« De l’autre côté de la porte », « White shadow », cinéma du réel 🎬
Faire cinéma du documentaire: c’est le projet de deux films très différents dans leurs sujets et dans leur manière de fictionner le réel. Au Japon, l’inquiétante épidémie d’hikikomoris, en Afrique la chasse sanglante aux albinos.
De l’autre côté de la porte (2008) – Laurence TRUSH (GB) – 1h50
Le film s’ouvre sur la description clinique d’un collège où tout est interdit sauf d’obéir. Les élèves semblent en faire leur affaire obligée mais le jeune Hiroshi, lui, y est de plus en plus absent.
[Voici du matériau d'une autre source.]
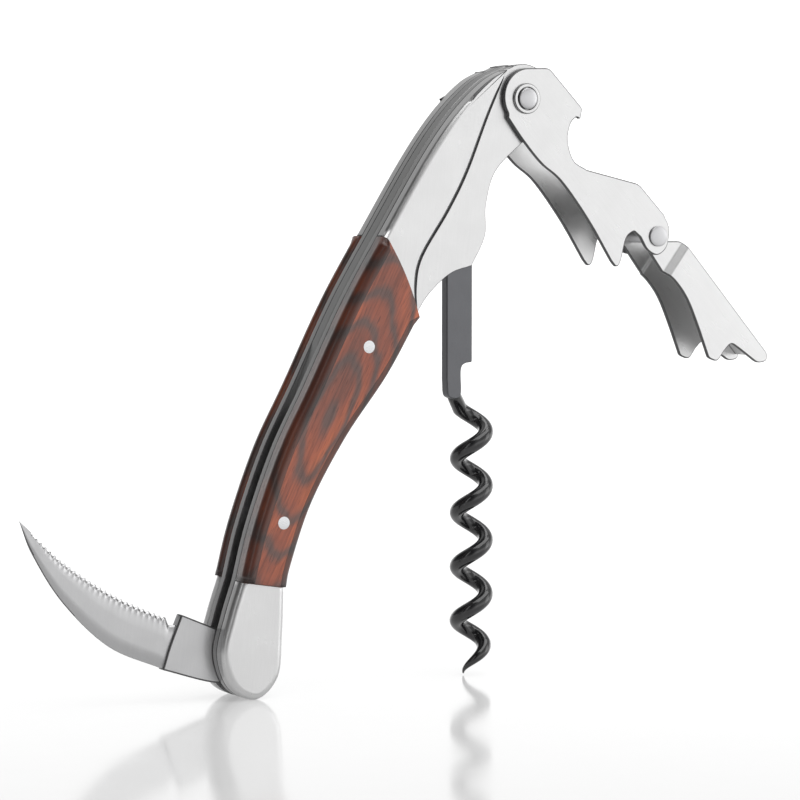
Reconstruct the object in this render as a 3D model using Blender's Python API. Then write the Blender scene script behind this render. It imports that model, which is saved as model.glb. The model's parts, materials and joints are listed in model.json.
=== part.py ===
"""Waiter's corkscrew with a two-step lever, a folding worm and a folding foil knife.

Frame: metres, +Z up. The open corkscrew stands as it would on a table: the lower end of
the handle and the point of the worm touch z = 0. +X runs from the knife's point to the
lever's toe, and the flat pieces lie parallel to the XZ plane, symmetric about y = 0.
All outlines are in millimetres, x measured from the worm's point; X_SHIFT centres them.
Every hinge turns about Y. A moving piece's parent empty lies on its hinge's axis.
"""
import bpy
import bmesh
import math
from mathutils import Vector

# ---------------------------------------------------------------- driving dimensions (mm)
MM = 0.001
X_SHIFT = 10.7              # from the worm's point to the middle of the whole length
SAME_POINT = 0.05           # outline points closer than this are one

HEAD_PIN = (9.0, 97.5)      # lever to handle
LEVER_PIN = (36.0, 74.2)    # second lever step to the first
WORM_PIN = (-1.7, 72.0)     # worm to handle
BLADE_PIN = (-41.5, 6.7)    # knife to handle
SCALE_PINS = {"scale_pin_upper": (-22.1, 56.7), "scale_pin_lower": (-37.9, 28.7)}
SPRING_PIN = (-14.5, 70.0)  # hidden under the upper bolsters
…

A l’aller ou au retour, suivi par son jeune frère qui n’ose rien dire, il compte machinalement ses pas, l’obsession annonce le pire, c’est dans sa chambre fermée à clef que l’ado va barricader son mal-être et sa maladie, c’en est bien une. Sa mère, aimante d’un soleil qui ne se lève plus, s’inquiète, interroge le cadet, hésite puis semble renoncer à comprendre. Le père, toujours dans de coupables voyages, conseille de ne rien faire, en tout cas ne rien dire pour protéger la famille d’une mauvaise réputation. On ignorera presque jusqu’au bout ce que l’auto-damné imagine résoudre dans sa chambre close, ce qu’il y fait. Finalement contacté, un psychologue spécialisé proposera d’autres solutions, en existe-il?
Sobriété quasi-ascétique mais millimétrée pour ce huis-clos maladif. La dramaturgie et la mise en scène se limitent à un apparent strict minimum qui fait le maximum. Le graphisme géométrique installe dès les premiers plans l’enfermement à venir, à peine éclairé par de basses lumières qui sont pourtant éblouissantes d’une vérité que l’on connaît mal.
Le film annonce:
* * *
White Shadow – Noaz DESHE (Allemagne)- 1h50
Ca n’est pas seulement un fléau, c’est une barbarie. Dans quelques pays d’Afrique, les albinos (qui y sont 4 fois plus nombreux qu’en Europe) sont pourchassés, mutilés quand ils ne sont pas assassinés puis dépecés. Leurs organes ou leurs membres qui se négocient en centaine voire milliers de dollars sont utilisés par des sorciers dans des préparations qui, selon d’épouvantables croyances, auraient des vertus magiques favorisant la bonne fortune. En Tanzanie, on ne compte plus les victimes, au point que le gouvernement punit désormais de la peine de mort un assassinat d’albinos. Et vient d’interdire la pratique de la sorcellerie, c’est pas gagné tant elle fait partie de la culture du pays.
Noaz Deshe, réalisateur allemand, choqué, s’empare du sujet, il est documentariste, il veut en faire un film de cinéma. Ainsi, il raconte l’histoire d’Alias, jeune albinos. Il est témoin de l’assassinat et du dépeçage de son père lui même albinos. Pour le protéger, sa mère décide de l’envoyer en ville en le confiant à son oncle, Kosmos. L’ado dégourdi se fait vite aux pratiques urbaines, il vend des dvd ou des lunettes de soleil aux feux rouges, démonte des ordinateurs de récup pour en vendre des pièces. Et tombe amoureux d’Antoinette, la fille de Kosmos qui n’apprécie pas. Parce qu’Alias est albinos?
Film étrange, souvent déroutant dans sa forme brouillon au sens enchaînement de croquis, fascinant aussi parfois.
Le projet est clair: dénoncer la chasse à l’albinos et plus généralement la vanité de la sorcellerie et l’aliénation de cette autre superstition. Mais White Shadow hésite entre le documentaire et une fiction qui pourrait être tout aussi convaincante. Dommage, quand il n’est pas reportage démonstratif, le film montre tout son potentiel cinématographique. Tourné à l’arrache avec des « acteurs » d’un jour embauchés au coup par coup pour les besoins d’une séquence, il propose ici ou là de belles idées de mise en scène, soutenues par une impressionnante bande son impeccablement mixée.